US Treasury feels China could soon move to float yuan

BLOOMBERG , AND AFP, WASHINGTON

China's integration into the world economy boosts chances that the world's largest consumer market will end restrictions on its exchange rate, said John Taylor, US Treasury's undersecretary for international affairs.

Since 1995, China has kept its currency, the yuan, in a narrow band around 8.3 to the dollar, a move that keeps the price of its exports low, helping fuel a US$199 billion trade surplus and luring US$308 billion in foreign investment. The country's economy grew 8 percent last year, more than three times the pace of growth in the US.

In a speech to economists in Washington, Taylor said large economies that keep inflation tame, interest rates low and allow their currencies to float without pegs have the best chance to achieve long periods of stable growth. China's economy is growing rapidly at a time when its biggest rival in Asia, Japan, has had little growth in the past decade.

"Over time, they will move toward more flexibility," Taylor said to reporters after the speech, when asked about China's fixed exchange rate. "It's really their decision about how rapidly to move, but like other countries, you have to make decisions based on the considerations at the time."

But China Premier Zhu Rongji (朱鎔基) has ruled out devaluing China's currency, saying Beijing's current policy was in the interests of the country, state press reported Sunday.

"To stick to the policy is in the interests of our country," he said, according to the Xinhua news agency.

"It has effectively safeguarded the country's economic growth and financial stability and won wide appraisal from the international community."

China received kudos for its refusal to devalue its currency during the Asian financial crisis in the late 1990s, when other countries in the region engaged in competitive devaluations.

The yuan is virtually pegged to the US dollar and there are tight controls on foreign exchange.

Zhu said the yuan's stability had helped safeguard China's booming economy and called for even tighter exchange controls to maintain balance of payments and facilitate the nation's economic reforms and modernization drive.

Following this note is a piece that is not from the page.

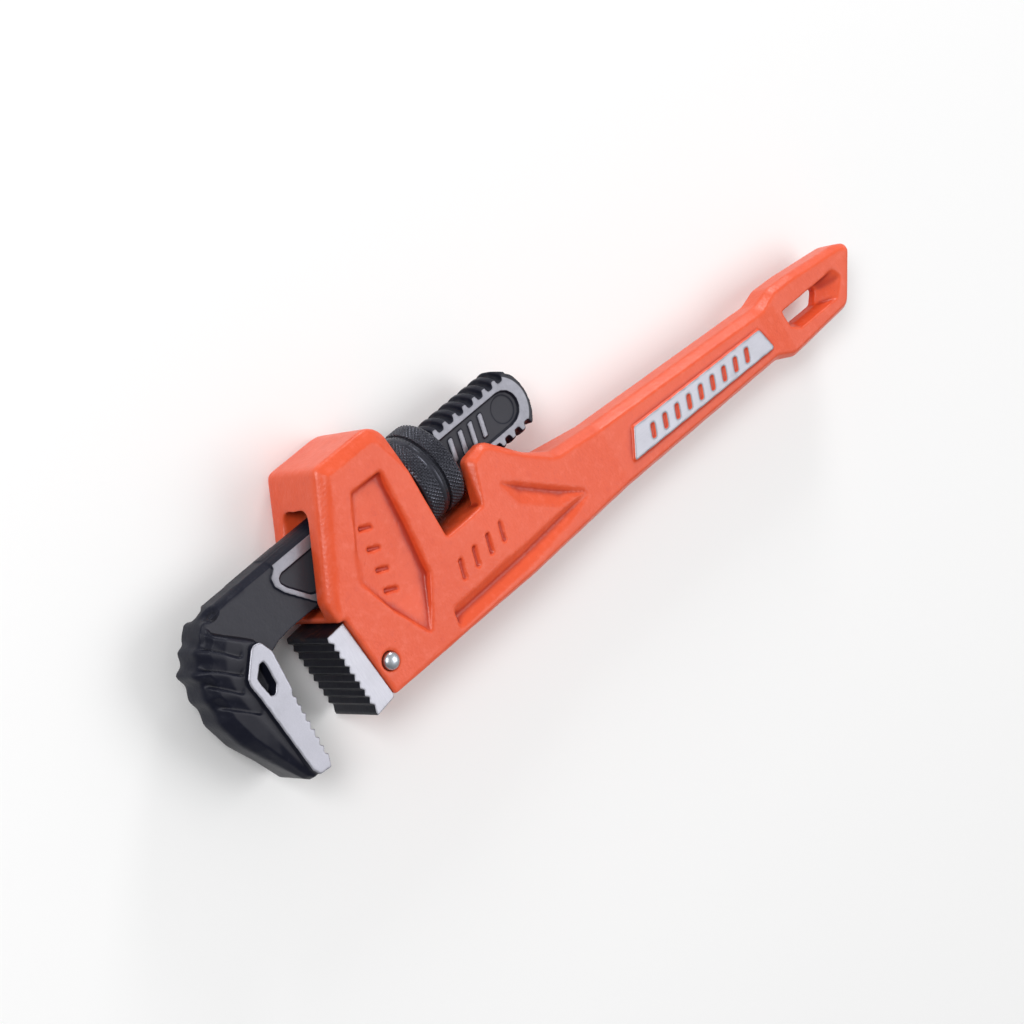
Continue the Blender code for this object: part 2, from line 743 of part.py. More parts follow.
def rounded_bar(x_low, x_high, radius, steps=32):
    """A round bar along X."""
    return cylinder(((x_low + x_high) / 2, 0.0, 0.0), (1, 0, 0), radius, x_high - x_low, steps)


def neck_outline():
    return [(-8.0, -NECK_RADIUS), (24.0, -NECK_RADIUS + 0.3), (31.5, -9.8), (35.0, -6.3), (36.0, 8.0),
            (22.0, 22.0), (19.6, 15.0), (16.6, 12.2), (12.0, 10.6), (6.0, 10.0), (-8.0, 10.0)]


def head_corners():
    """The forged head, ridged at its outer corner: (rim x, rim y, cap x, cap y, drop) for each corner."""
    full = HEAD_BEVEL_DROP
    return [
        (17.6, -11.3, 24.2, -2.8, full), (31.6, -9.6, 28.6, -2.0, full), (34.6, -5.9, 30.2, -0.4, full),
        (38.6, -4.7, 32.0, 1.4, full), (39.8, -1.0, 32.8, 3.6, full), (43.6, 1.0, 34.2, 5.8, full),
        (42.4, 5.7, 34.6, 8.8, full), (44.4, 10.2, 35.2, 11.8, full), (43.2, 14.6, 35.2, 15.0, full),
        (44.6, 19.4, 35.0, 19.0, full), (43.0, 25.4, 34.2, 24.4, full), (42.0, 29.6, 33.4, 28.6, full),
        (39.6, 34.2, 32.6, 33.2, full), (36.6, 40.0, 31.4, 39.5, full), (31.3, 50.4, 29.3, 49.0, 3.0),
        (29.6, 52.0, 28.0, 51.0, 3.0), (24.2, 51.6, 24.6, 50.8, 2.0), (23.0, 47.6, 23.5, 47.4, 0.6),
        (21.8, 24.0, 22.3, 24.0, 0.6), (20.9, 16.0, 21.8, 16.0, 1.2), (16.2, 11.4, 20.2, 10.4, full),
        (12.0, 4.2, 20.4, 3.4, full),
    ]


def lofted_plate(corners, half):
    """Close a plate whose flat sides and rim have their own outlines, with a fuller ring between them."""
    bm = bmesh.new()
    layers = []
    for share, drop_share in ((1.0, 0.0), (0.45, 0.3), (0.0, 1.0)):
        layer = []
        for x, y, cap_x, cap_y, drop in corners:
            layer.append((x + (cap_x - x) * share, y + (cap_y - y) * share, half - drop * drop_share))
        layers.append(layer)
    rings = [[bm.verts.new(p) for p in layer] for layer in layers]
    for layer in reversed(layers):
        rings.append([bm.verts.new((x, y, -z)) for x, y, z in layer])
    bm.faces.new(rings[0])
    bm.faces.new(rings[-1])
    count = len(corners)
    for ring, following in zip(rings, rings[1:]):
        for i in range(count):
            j = (i + 1) % count
            bm.faces.new((ring[i], ring[j], following[j], following[i]))
    return bm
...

"The stability of the yuan and the sustained increase in foreign exchange reserves are major signs of the country's improving national strength and sustained and healthy economic development," said the premier, speaking at the State Administration of Foreign Exchange.

China joined the WTO in December 2001.

Goldman Sachs Group Inc estimates that the yuan is undervalued by 15 percent.

``As there is more foreign investment, direct investment and more trade, there will be more reasons to move toward greater flexibility to prevent other imbalances than can occur,'' Taylor said.

China is growing more open to calls from Japanese Finance Minister Masajuro Shiokawa and other foreign officials to let its currency appreciate, analysts say.

The US trade deficit with China widened to US$83.1 billion in the first 10 months of last year from US$70.4 billion a year earlier.